Un viernes colapsé. Llegué al fin de semana cansada después de una semana llena de trabajo, harta, sin ganas de ver a nadie y con esa sensación de insatisfacción que estoy segura, a todas nos sorprende en algún momento. La gota que me derramó ese día fue un mensaje de que algo había sucedido en el trabajo. Me desbordé, estuve a punto de renunciar y me quedé llorando en el piso, como si algo gravísimo hubiera pasado.
Spoiler alert: no pasó nada que no pudiera solucionarse y tampoco renuncié. Pero sí caí en cuenta de que durante toda esa semana, nunca me permití tomar una pausa ni hablar con alguien sobre la cantidad de presión que sentía, no solo por el trabajo, sino por la vida en general.
Entonces me acordé de la “regulación emocional”, un término que conocí gracias a la psicoterapeuta Anabel González y que explica que no es tan importante lo que sentimos sino qué hacemos con eso que sentimos.

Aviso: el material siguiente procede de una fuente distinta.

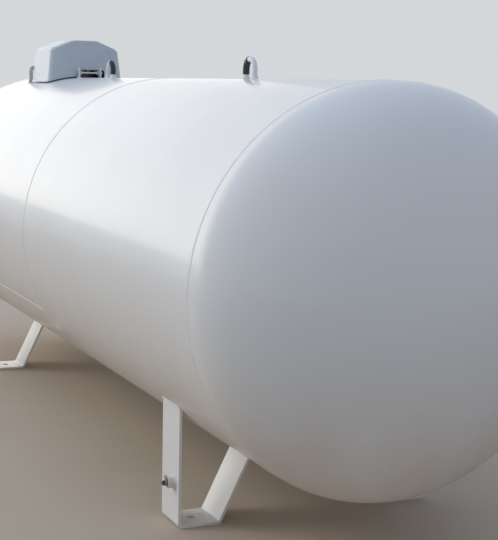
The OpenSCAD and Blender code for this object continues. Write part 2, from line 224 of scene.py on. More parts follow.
# %% Copies, cuts and joins
def copy_piece(piece, flip=(1, 1, 1), shift=(0, 0, 0)):
    """A copy with its own mesh, mirrored where flip is -1, and moved by shift."""
    twin = piece.copy()
    twin.data = piece.data.copy()
    bpy.context.scene.collection.objects.link(twin)
    twin.scale = flip
    twin.location = shift
    place_in_mesh(twin)
    if flip[0] * flip[1] * flip[2] < 0:
        bpy.ops.object.mode_set(mode="EDIT")
        bpy.ops.mesh.select_all(action="SELECT")
        bpy.ops.mesh.flip_normals()
        bpy.ops.object.mode_set(mode="OBJECT")
    return twin


def join(*pieces):
    use(*pieces)
    bpy.ops.object.join()
    return pieces[0]


def ring_of(piece, count, centre):
    """Joins copies of a piece, turned round an upright line through centre."""
    copies = []
    for index in range(count):
        twin = copy_piece(piece)
        spot = Matrix.Rotation(2 * math.pi * index / count, 4, "Z")
        twin.matrix_world = Matrix.Translation(centre) @ spot @ Matrix.Translation(-centre)
        place_in_mesh(twin)
        copies.append(twin)
    bpy.data.objects.remove(piece)
    return join(*copies)


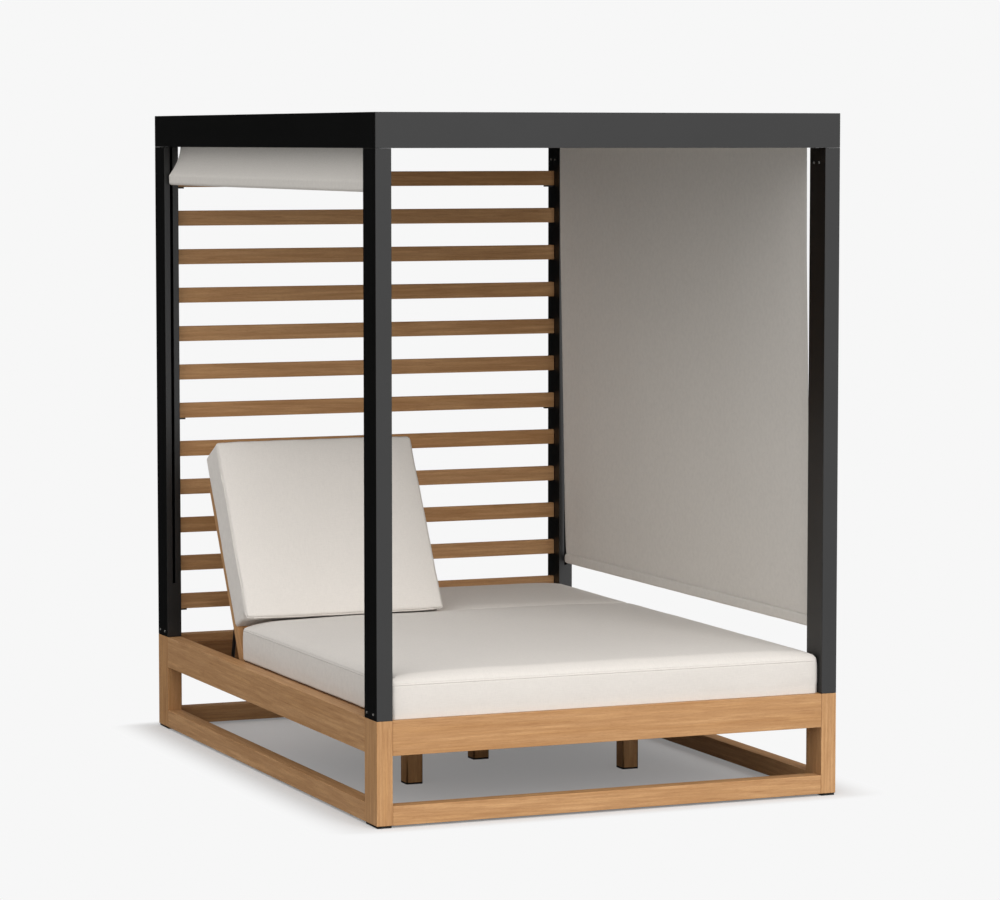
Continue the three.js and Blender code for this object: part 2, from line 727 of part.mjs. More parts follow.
// Shades: the left one is rolled up, the right one is drawn down
function addShades() {
  for (const [side, sign] of sides) {
    const strip = extrudeAlongY(clothOutline(side), 2 * clothHalf);
    const cloth = addPiece(daybed, `shade_cloth_${side}`, strip, shadeCloth, 0, 0, 0);
    cloth.rotation.z = sign < 0 ? 2 * rightAngle : 0;
    const wound = woundRadius[side];
    const spindle = innerHalfLength - seatGap;
    const roller = join([
      rodAlongY(wound, -clothHalf, clothHalf, 0, 0),
      rodAlongY(rollerSpindleRadius, -spindle, spindle, 0, 0)
    ]);
    const rollerX = sign * (clothX - clothThickness / 2 - seatGap - wound);
    addPiece(daybed, `shade_roller_${side}`, roller, metal, rollerX, 0, rollerHeight);
    const pin = hemHalf + hemPinReach;
    const hem = join([
      extrudeAlongY(roundedRectangle(hemThickness, hemHeight, hemCorner), 2 * hemHalf),
      rodAlongY(hemPinRadius, -pin, pin, 0, 0)
    ]);
    const hemZ = hemBottom[side] + hemHeight / 2;
    addPiece(daybed, `hem_bar_${side}`, hem, shadeCloth, sign * postX, 0, hemZ);
  }
}

addLegs();
addRails();
addCarriers();
addSupportLegs();
addSeatDeck();
addHinge();
addBackrests();
addSeatCushion();
addPosts();
addCanopy();
addHeadboard();
addShades();

export default daybed;
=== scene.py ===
import json
import math
import random

import bmesh
import bpy
from mathutils import Matrix, Vector, noise
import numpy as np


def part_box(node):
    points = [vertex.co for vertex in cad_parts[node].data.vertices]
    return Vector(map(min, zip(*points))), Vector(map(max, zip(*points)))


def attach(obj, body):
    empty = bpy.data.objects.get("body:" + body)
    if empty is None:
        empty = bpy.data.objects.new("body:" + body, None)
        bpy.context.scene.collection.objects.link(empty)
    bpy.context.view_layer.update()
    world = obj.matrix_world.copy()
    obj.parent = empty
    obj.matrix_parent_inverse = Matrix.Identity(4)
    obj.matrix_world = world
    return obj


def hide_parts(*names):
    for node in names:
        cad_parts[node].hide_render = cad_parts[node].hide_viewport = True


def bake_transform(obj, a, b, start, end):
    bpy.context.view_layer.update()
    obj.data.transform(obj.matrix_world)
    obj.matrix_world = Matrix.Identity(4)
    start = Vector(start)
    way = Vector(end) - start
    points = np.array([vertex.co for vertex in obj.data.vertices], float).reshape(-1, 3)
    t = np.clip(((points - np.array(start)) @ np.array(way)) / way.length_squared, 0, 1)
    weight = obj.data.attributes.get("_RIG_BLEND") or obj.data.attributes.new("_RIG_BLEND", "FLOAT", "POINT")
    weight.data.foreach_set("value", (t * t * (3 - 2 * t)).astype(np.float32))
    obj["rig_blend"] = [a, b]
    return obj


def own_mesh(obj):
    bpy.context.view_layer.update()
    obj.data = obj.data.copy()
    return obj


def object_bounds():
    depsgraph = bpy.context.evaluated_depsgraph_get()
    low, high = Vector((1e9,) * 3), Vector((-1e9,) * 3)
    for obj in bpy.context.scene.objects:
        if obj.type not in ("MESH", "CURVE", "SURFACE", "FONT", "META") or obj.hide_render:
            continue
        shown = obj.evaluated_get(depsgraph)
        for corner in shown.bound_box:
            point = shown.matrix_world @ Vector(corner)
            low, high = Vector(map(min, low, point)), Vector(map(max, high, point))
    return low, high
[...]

Una mala racha o un mal día en el que sentimos que todo se viene abajo puede ser más llevadero o verse de manera diferente si lo asumimos, lo hablamos con quienes pueden escucharnos, apoyarnos o simplemente lo desahogamos de una manera diferente (ejercicio, baile, caminatas, etc).
Apartar una emoción puede ayudarnos a tener un levantón inmediato, pero estará ahí el día de mañana, lastimando, incomodando y sobre todo, creciendo. Dando como resultado algún tipo de colapso, como el mío, básicamente. Cuando la relación con nuestras emociones no es buena, un mal día puede desencadenar una serie de problemas inmensos.
Claro que los días malos son necesarios, si no, ¿cómo aprenderíamos a atesorar los buenos? Necesitamos una medida, pero también darle la importancia justa a lo que pesa y preocupa. Y sobre todo, debemos tener bien claro que un mal día, sólo es eso: UNO, de cientos. Como dice mi papá: “todo va a estar bien, siempre”.